Anna has salmon and traditional Japanese food (including miso soup, tofu and rice) for breakfast. At six o’clock in the morning she practices yoga and swimming. As the fashion editor of Vogue Nippon, she constantly travels (New York, Milan, Paris, Tokio).
Journalists:”Anna, Anna!”. Journalists:”Anna, here!”.
And so Anna Dello Russo’s journey along fashion’s golden street goes on. Anna:”…Anything for fashion”.
Isn’t this manga cute? The first and last boards focus on Anna’s figure. As a fashion nerd, I have immediately recognized the outfits she was portrayed with. In the first board she is wearing a Prada ombre bustier dress, with Prada satin heels and statement jewellery.
The drawing is slightly different from the actual outfit – Anna’s hair is loose, she’s holding a Chanel quilted clutch and the shoes are not visible – but the rest directly portrays what she wore in 2007.
Anna’s portrait in the last board is stunning: it is so her and perfectly reproduces one of her most famous and quirky outfits. During the Milan Fashion Week in February 2009, she was spotted wearing a Dolce & Gabbana red dress, with big round shoulders and jewelled belt.
This is not a conventional dress, but she was so good in pulling it off. I love the gorgeous long leather gloves she picked as accessories, and I also like the Yves Saint Laurent yellow-soled patent ankle boots.

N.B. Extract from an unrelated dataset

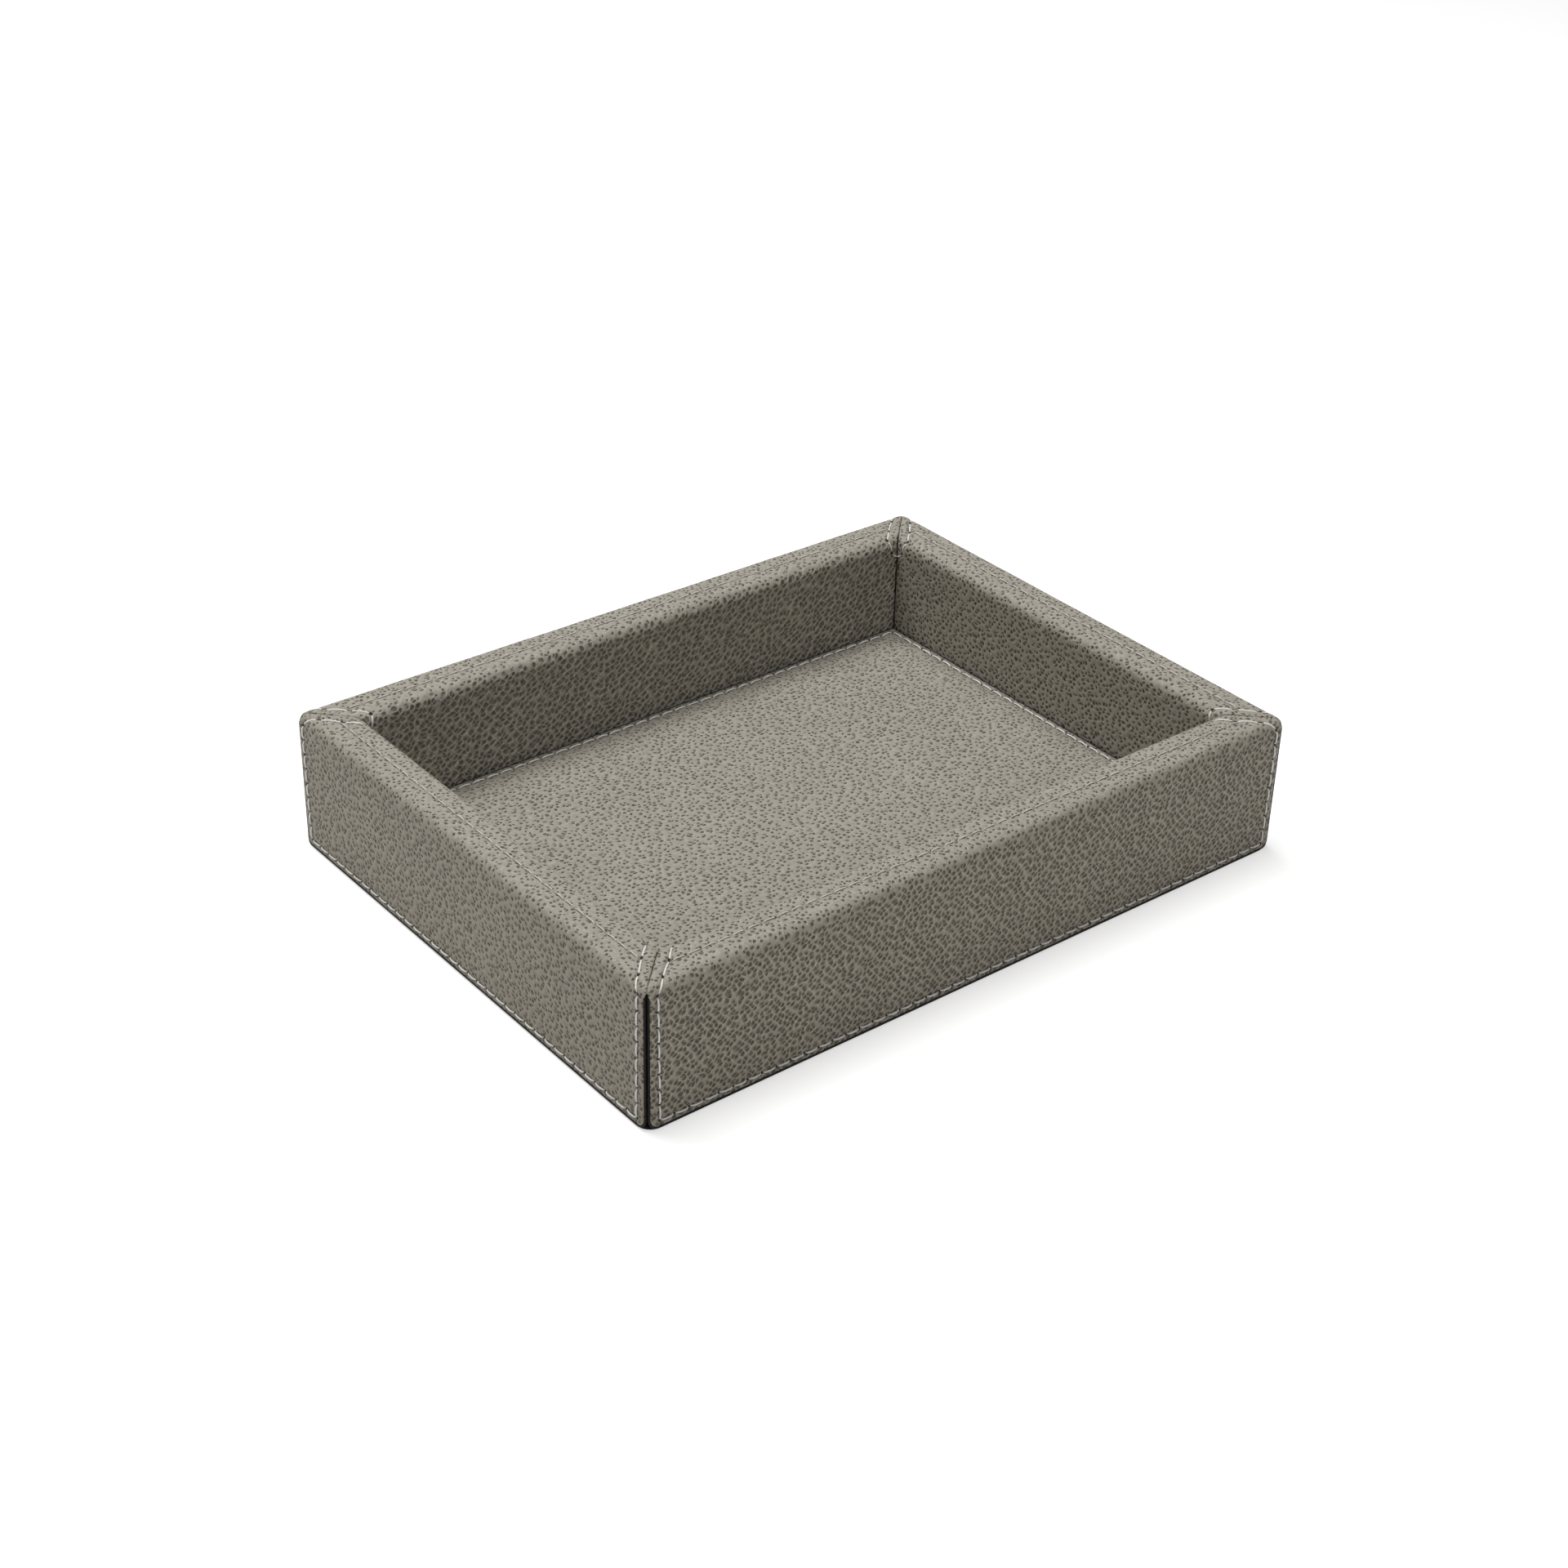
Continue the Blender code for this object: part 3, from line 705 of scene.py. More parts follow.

Before closing this post, I couldn’t help but posting this stunning image, shot during the Men’s Fashion Week in Milan. Anna is walking alone, wearing a Lanvin red one-shoulder dress, Christian Louboutin nude heels and a Bulgari Tubo Gas Snake watch. I like this pic so much because she’s portrayed in a private moment (she’s walking alone), but she radiates fashion and elegance even when she’s not surrounded by fans and colleagues.